In occasione del World Wildlife Day 2020, sulla base dei dati contenuti nel report quinquennale sulla Direttiva Habitat - normativa comunitaria relativa alla protezione delle specie maggiormente a rischio estinzione – il WWF ha delineato il quadro dello stato di salute delle specie e degli habitat italiani più a rischio: la situazione è tutt’altro che rosea.
Considerando le 570 specie italiane protette dalla Direttiva Habitat – e non considerando il 5% del quale non si hanno dati sufficienti per una valutazione secondo gli standard europei - solo 248 (43%) possono vantare uno stato di conservazione favorevole mentre 206 (36%) soffrono uno stato di conservazione inadeguato e ben 93 (16%) addirittura sfavorevole.
Fra le specie più a rischio (non considerando gli uccelli che sono tutelati da una specifica Direttiva) oltre l’80% delle specie ittiche considerate manifestano uno stato di conservazione non favorevole e il 39% del totale addirittura cattivo. Il trend della popolazione ittica è in diminuzione e specie come storione cobice, barbo canino e trota macrostigma sono a rischio estinzione.
Per quanto riguarda gli anfibi, ben il 64% delle specie sono in uno stato di conservazione cattivo o comunque inadeguato e varietà come l’ululone appenninico e la salamandra di Aurora sono fortemente a rischio. Grave è anche la situazione dei mammiferi: in media, solo 4 specie su 10 tra quelle presenti nella direttiva presentano uno stato di conservazione favorevole e animali come la lince, la foca monaca, l’orso marsicano e anche i pipistrelli sono a rischio estinzione.
Se la passano poco meglio i rettili (67% in buono stato) e gli artropodi (53%) mentre solo il 46% delle piante è in uno stato di conservazione favorevole e, nel caso dei muschi e licheni, la percentuale crolla al 21% e con l'abete dei Nebrodi e il ribes di Sardegna a rischio estinzione.
In relazione agli habitat, tra i tipi tracciati nella Direttiva solo il 10% (pari a 26 habitat) vanta un buono stato di conservazione mentre il 47% (124 habitat) risulta inadeguato e il 39% di essi (102 habitat addirittura cattivo.
Nessuno degli habitat dunali, di acqua dolce, delle torbiere e degli acquitrini si trova in uno stato di conservazione favorevole.

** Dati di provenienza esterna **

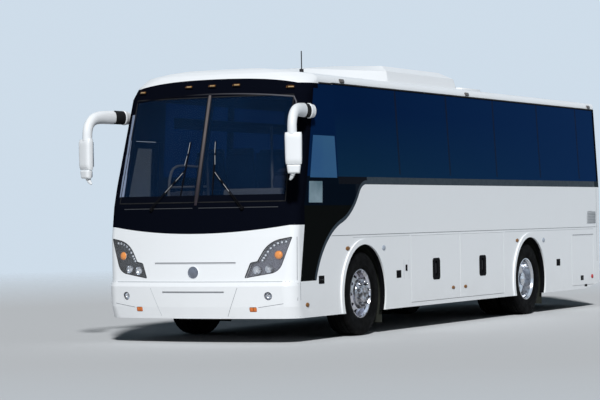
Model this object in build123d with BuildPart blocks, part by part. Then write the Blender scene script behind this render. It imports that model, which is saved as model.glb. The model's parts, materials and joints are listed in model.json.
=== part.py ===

Nel caso delle lande e arbusteti temperati poco più della maggioranza degli habitat (55%) si trova in uno stato di conservazione favorevole e decisamente peggiore è la percentuale degli habitat costieri e marini (26%) e di quelli rocciosi sia delle macchie di sclerofille (15%)
Quali sono le ragion di tale scenario? Innanzitutto (in termini di numero di habitat impattati da ciascun fattore) v’è l’agricoltura che interessa oltre il 68% degli habitat protetti dalla Direttiva. Impatti negativi sul 58% degli habitat sono poi ricollegabili alle specie aliene mentre il 56% degli habitat subisce l’impatto negativo delle infrastrutture ad uso industriale, commerciale, residenziale e ricreativo. Incidono altresì negativamente sugli habitat le attività forestali, le modifiche ai regimi idrici legate alle attività umane, i cambiamenti climatici nonché i processi naturali che favoriscono l’espansione di alcuni habitat a discapito di altri.
“La biodiversità è il nostro vero tesoro, la cui ricchezza non ha pari in Europa”, dichiara Marco Galaverni, Direttore Scientifico WWF Italia. “Come le opere d’arte che riempiono d’orgoglio il Bel Paese, anche la natura di casa nostra va tutelata al meglio. Purtroppo siamo ancora ben lontani dal riuscirci, per questo speriamo che il 2020 sia finalmente un anno di svolta in cui governi, regioni, comuni, aziende e singoli cittadini comprendano che senza natura non possiamo vivere e si attivino per conservarli con ambizione e coraggio. Non possiamo più rimandare”.